Evidently, some allegations had been lodged against the current foster home, by bio mom.
….The foster mom is my coworker.
I felt sick.
It’s only two nights…I thought to myself. How can I NOT do it?? How can I do it to my OWN family??
I told the worker I had to talk to my husband. I would get back to him shortly.
We talked it over. My husband wanted promises that the mother wouldn’t lodge allegations against us.
I couldn’t promise him that.
My kids wanted promises that they would not live here forever.
I could promise that.
But I couldn’t, in good conscience, say no to those girls. The caseworker made it clear he had no other options at 8 PM on a Sunday night, other than taking them 2 1/2 hours away.
So, at about 9 PM that night, a car pulled up to the curb and out crawled three blond girls, with one suitcase between them.
“Hi E…” the oldest one said nervously from the dark sidewalk.
“Hi girls…” I replied.
“Wait…Mrs. XXX!!!!??? This is your house????!!”
And up they bounded, giving me hugs and laughing. Dropping the suitcase, they ran right into the house and began playing with my older child.
I looked at the caseworker.
“Can you tell me what is going on?”
“I can’t tell you much, unfortunately. Only that sexual abuse allegations have been lodged against the foster home.”
I let this sink in. My poor co-worker. She and her family have poured their lives and love into these girls over the last eight months.
Bio mom has become increasingly desperate, knowing that termination is looming.
And now, this.
“I have to do a walk through…and, I also have to ask, Do either of you have felonies?”
My husband and I looked at each other sardonically.
“No,” I said. “We do not.”
And with that, he proceeded to do a quick walk through of our home and then announced that he better get going.
Bam. Just like that.
No paperwork. No warnings. No rules.
Just three extra children in my home.
We navigated our way through the next few days. My co-worker was gone from school. Sick at home with fear and anxiety for her own family.
The girls kept asking, “Are we staying at your house again tonight, Mrs. XXX?”
Unfortunately, my answer was “No.”
I didn’t know where the girls were going to go. DHHS hadn’t been in contact and our home was simply not set up for long term foster care.

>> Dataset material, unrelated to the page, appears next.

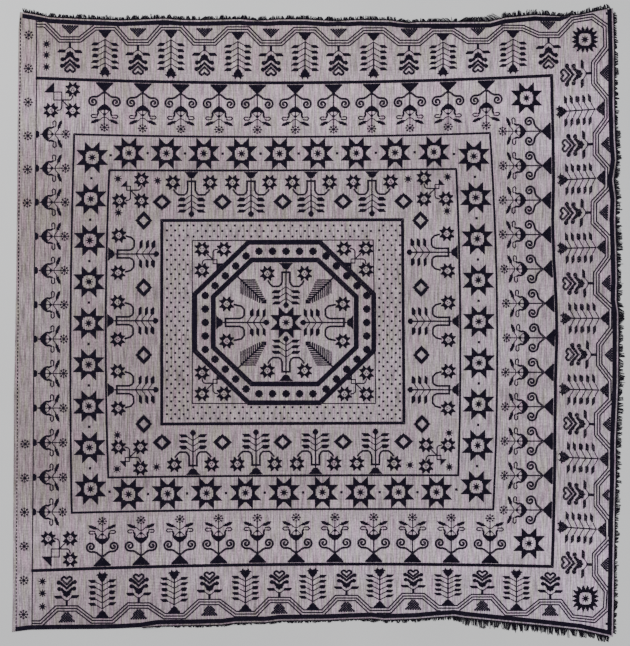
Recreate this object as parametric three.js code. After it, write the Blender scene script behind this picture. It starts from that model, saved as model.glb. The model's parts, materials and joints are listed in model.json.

By Wednesday, the investigation started. By the end of that school day, it was over.
Foster home was cleared of all charges.
Mom had coached the youngest girl.
None of it had happened.
But now, the foster family is done. Terrified.
Allegations can ruin lives. They can’t open their home and their own children up to that ever again.
And now, those three beautiful blond girls are bouncing around from respite home to respite home.
And I?
I have no control over any of it.
I thought it would be easy.
It wasn’t.
It opened up a whole can of stored up something for me.
Anger against this bio mom for what she is doing to these girls. Agony over the trauma that they are living each and every day.
Disappointment and guilt in myself for not being able to take them. For not being willing to open up my own family.
And all those old emotions–relief that my own removal was a family placement. Sadness that it happened to me and has to continue to happen to others.
I can’t even name the true emotion.
So, yesterday, I gripped that steering wheel tightly. I couldn’t blink back the tears.
Today, I am continuing to do the same thing. I am sad. I am anxious. I am still tired.
I wish I could DO more. I wish I could BE more. For the girls. For the foster family. For my own family.
What is going on? I’m overwhelmed, most likely. Triggered.
But knowing it doesn’t make it magically disappear. I need to process. To sort through the feelings.
All I know for sure is that it started with a phone call…and then spiraled into one hell of a week.
Yes a hell of a week but what you did will have made an impact on those girls, a positive impact. You were put in an impossible situation and went with your heart. Great.